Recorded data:
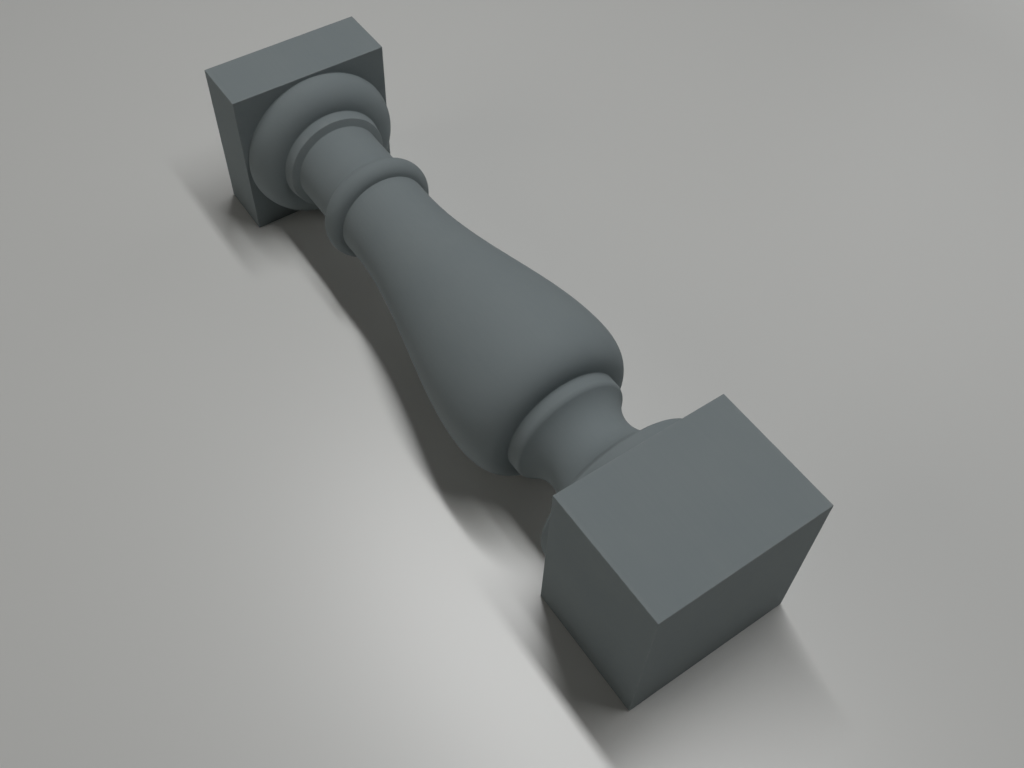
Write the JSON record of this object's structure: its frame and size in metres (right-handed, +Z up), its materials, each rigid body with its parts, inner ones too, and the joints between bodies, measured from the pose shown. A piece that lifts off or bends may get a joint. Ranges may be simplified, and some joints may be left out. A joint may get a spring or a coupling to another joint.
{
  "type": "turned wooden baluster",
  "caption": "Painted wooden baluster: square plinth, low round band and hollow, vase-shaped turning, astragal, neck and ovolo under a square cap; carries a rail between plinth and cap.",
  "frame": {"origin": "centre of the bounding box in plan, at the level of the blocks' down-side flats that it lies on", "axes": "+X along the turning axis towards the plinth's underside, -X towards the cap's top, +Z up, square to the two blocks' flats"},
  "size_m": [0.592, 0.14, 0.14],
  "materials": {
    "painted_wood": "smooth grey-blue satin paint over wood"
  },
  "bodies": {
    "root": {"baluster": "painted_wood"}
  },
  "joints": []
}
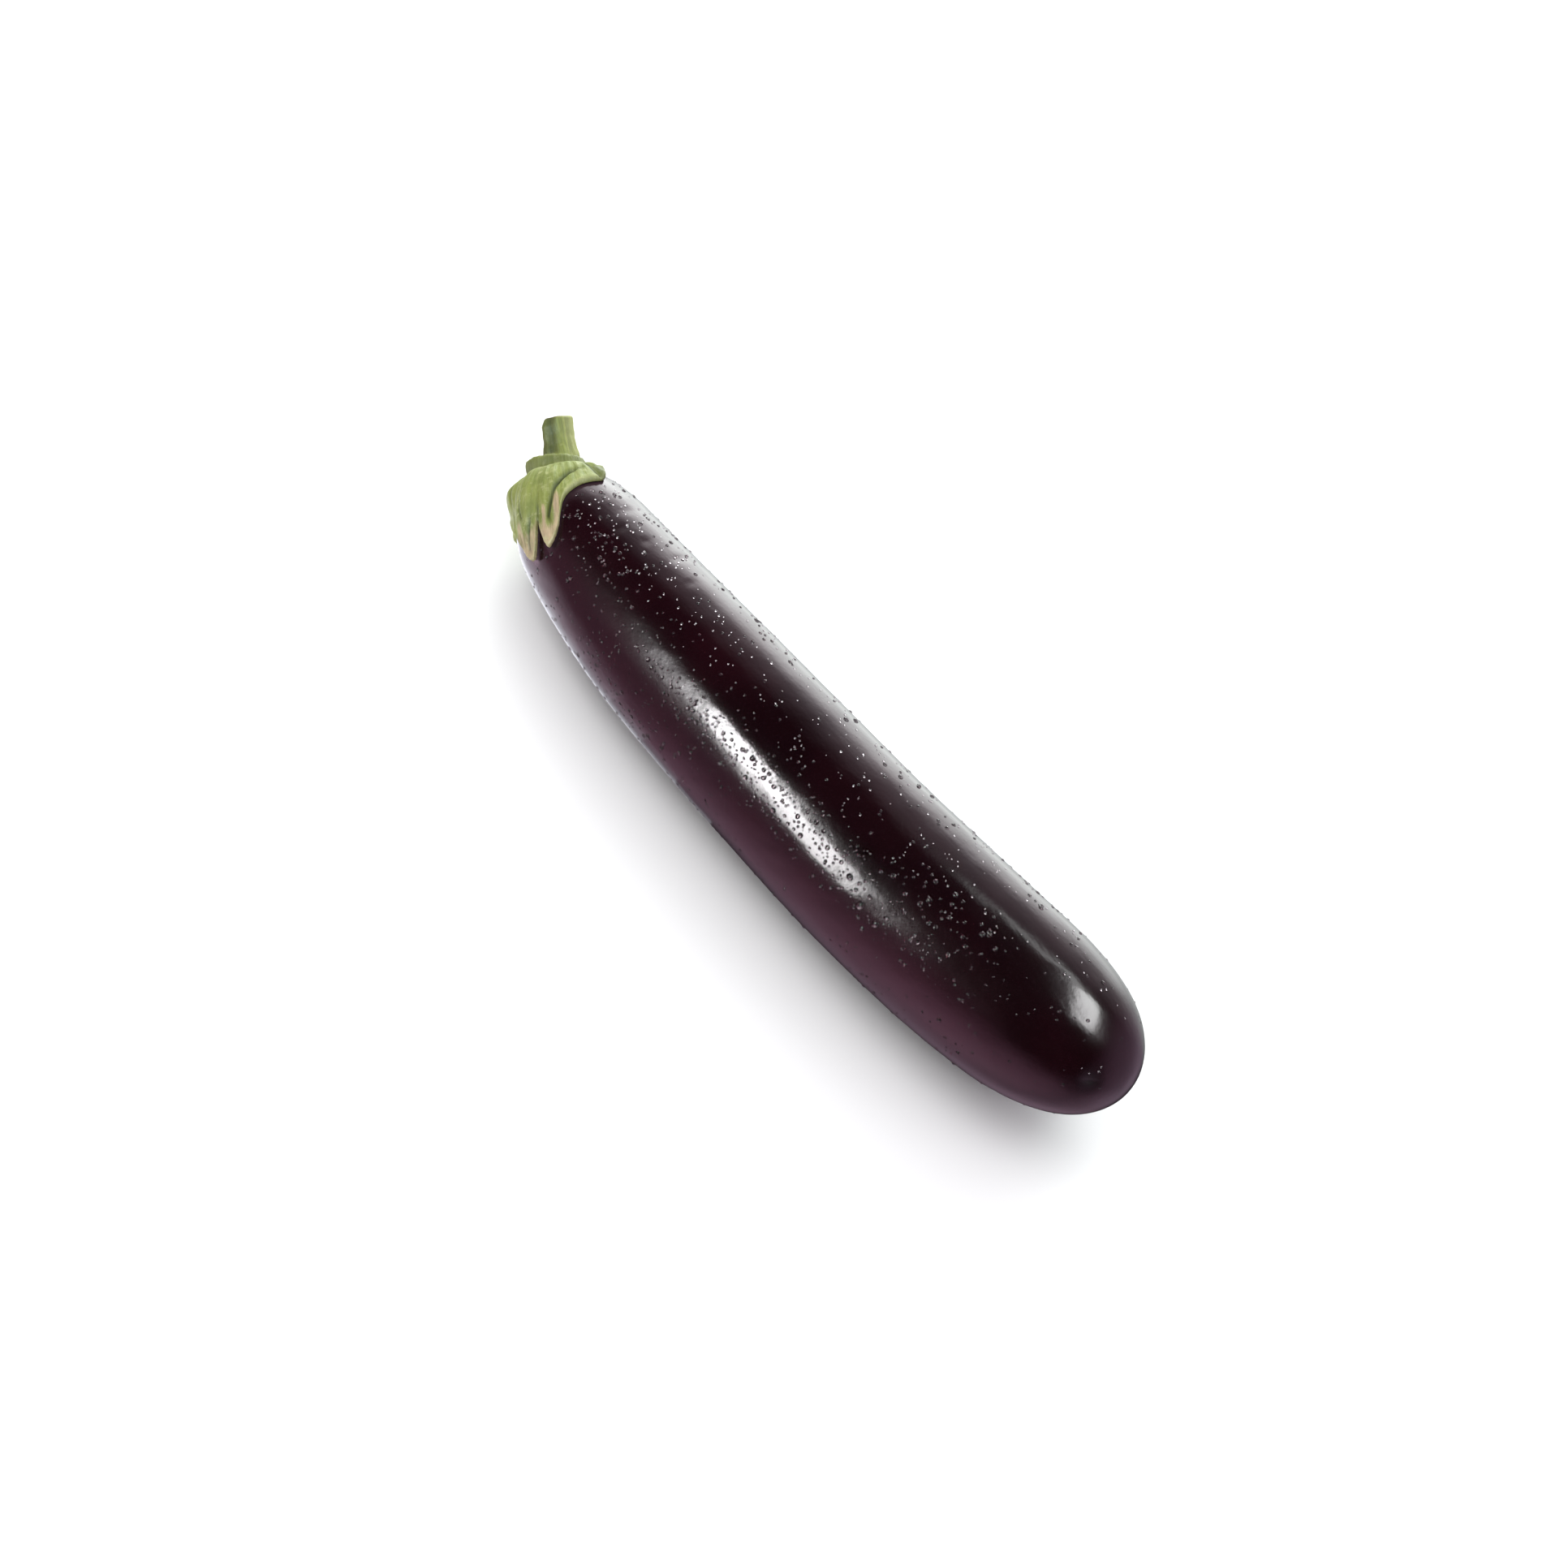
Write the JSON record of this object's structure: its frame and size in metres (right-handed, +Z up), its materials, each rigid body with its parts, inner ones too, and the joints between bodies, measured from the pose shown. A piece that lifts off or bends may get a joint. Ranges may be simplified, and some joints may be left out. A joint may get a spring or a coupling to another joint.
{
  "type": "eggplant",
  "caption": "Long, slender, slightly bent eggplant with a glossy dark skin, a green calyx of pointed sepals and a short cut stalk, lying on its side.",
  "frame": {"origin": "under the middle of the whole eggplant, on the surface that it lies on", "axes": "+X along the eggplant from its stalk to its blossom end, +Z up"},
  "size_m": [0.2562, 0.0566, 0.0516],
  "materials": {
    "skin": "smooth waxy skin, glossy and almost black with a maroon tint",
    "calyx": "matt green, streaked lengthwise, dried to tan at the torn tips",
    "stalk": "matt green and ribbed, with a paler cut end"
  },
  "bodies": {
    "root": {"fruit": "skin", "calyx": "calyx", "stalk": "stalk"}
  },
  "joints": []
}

AIM OF THE TASK: Every line above should be printed again exactly as it stands.

EXERCISE SOLUTION:
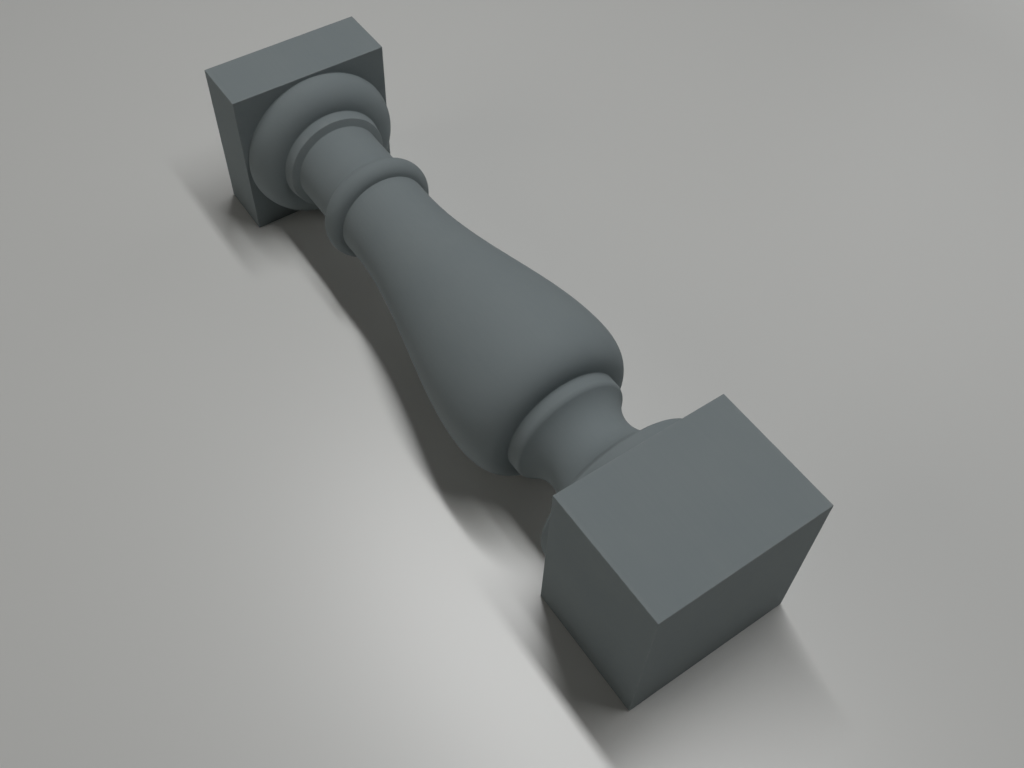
Write the JSON record of this object's structure: its frame and size in metres (right-handed, +Z up), its materials, each rigid body with its parts, inner ones too, and the joints between bodies, measured from the pose shown. A piece that lifts off or bends may get a joint. Ranges may be simplified, and some joints may be left out. A joint may get a spring or a coupling to another joint.
{
  "type": "turned wooden baluster",
  "caption": "Painted wooden baluster: square plinth, low round band and hollow, vase-shaped turning, astragal, neck and ovolo under a square cap; carries a rail between plinth and cap.",
  "frame": {"origin": "centre of the bounding box in plan, at the level of the blocks' down-side flats that it lies on", "axes": "+X along the turning axis towards the plinth's underside, -X towards the cap's top, +Z up, square to the two blocks' flats"},
  "size_m": [0.592, 0.14, 0.14],
  "materials": {
    "painted_wood": "smooth grey-blue satin paint over wood"
  },
  "bodies": {
    "root": {"baluster": "painted_wood"}
  },
  "joints": []
}
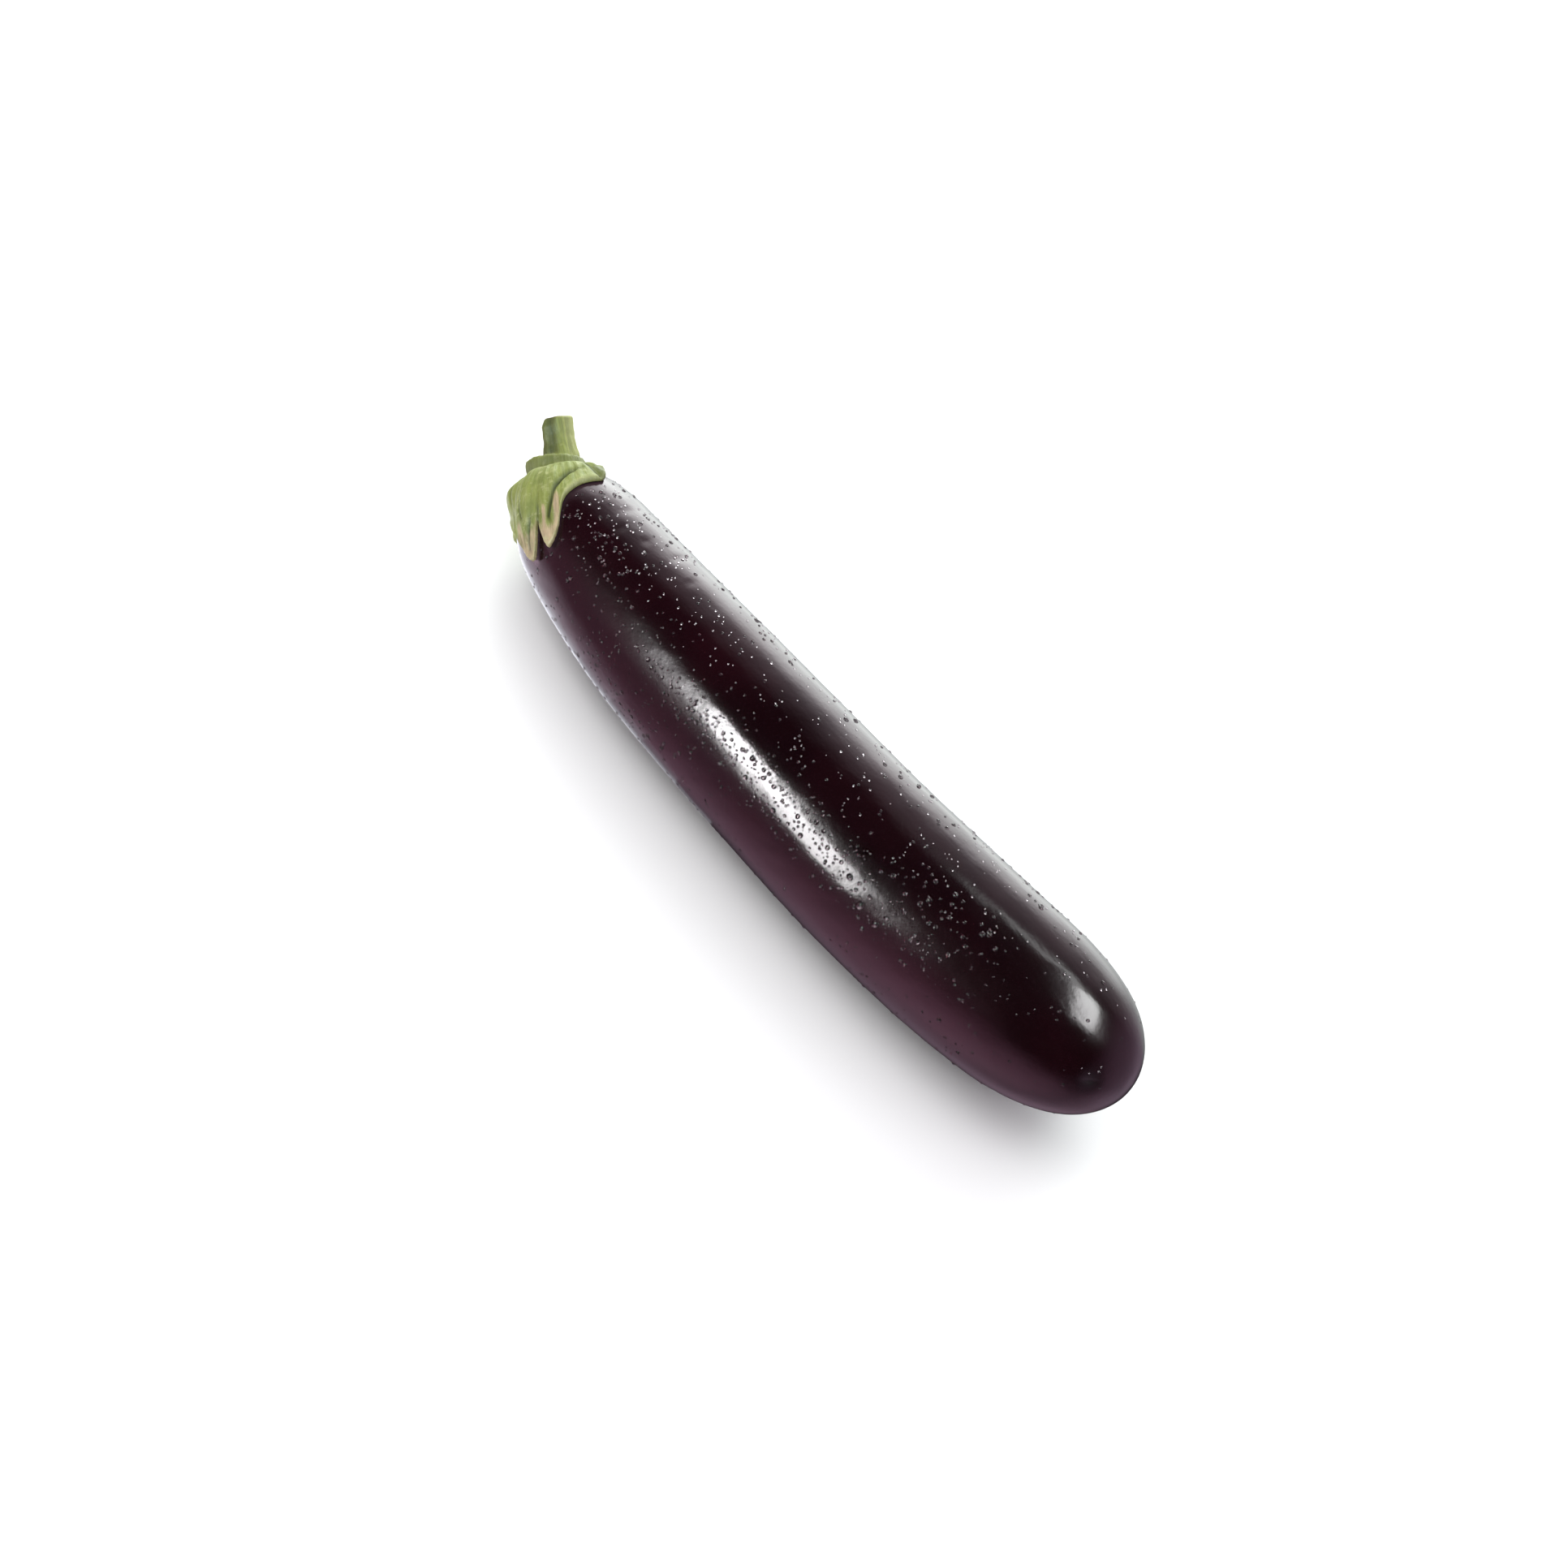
Write the JSON record of this object's structure: its frame and size in metres (right-handed, +Z up), its materials, each rigid body with its parts, inner ones too, and the joints between bodies, measured from the pose shown. A piece that lifts off or bends may get a joint. Ranges may be simplified, and some joints may be left out. A joint may get a spring or a coupling to another joint.
{
  "type": "eggplant",
  "caption": "Long, slender, slightly bent eggplant with a glossy dark skin, a green calyx of pointed sepals and a short cut stalk, lying on its side.",
  "frame": {"origin": "under the middle of the whole eggplant, on the surface that it lies on", "axes": "+X along the eggplant from its stalk to its blossom end, +Z up"},
  "size_m": [0.2562, 0.0566, 0.0516],
  "materials": {
    "skin": "smooth waxy skin, glossy and almost black with a maroon tint",
    "calyx": "matt green, streaked lengthwise, dried to tan at the torn tips",
    "stalk": "matt green and ribbed, with a paler cut end"
  },
  "bodies": {
    "root": {"fruit": "skin", "calyx": "calyx", "stalk": "stalk"}
  },
  "joints": []
}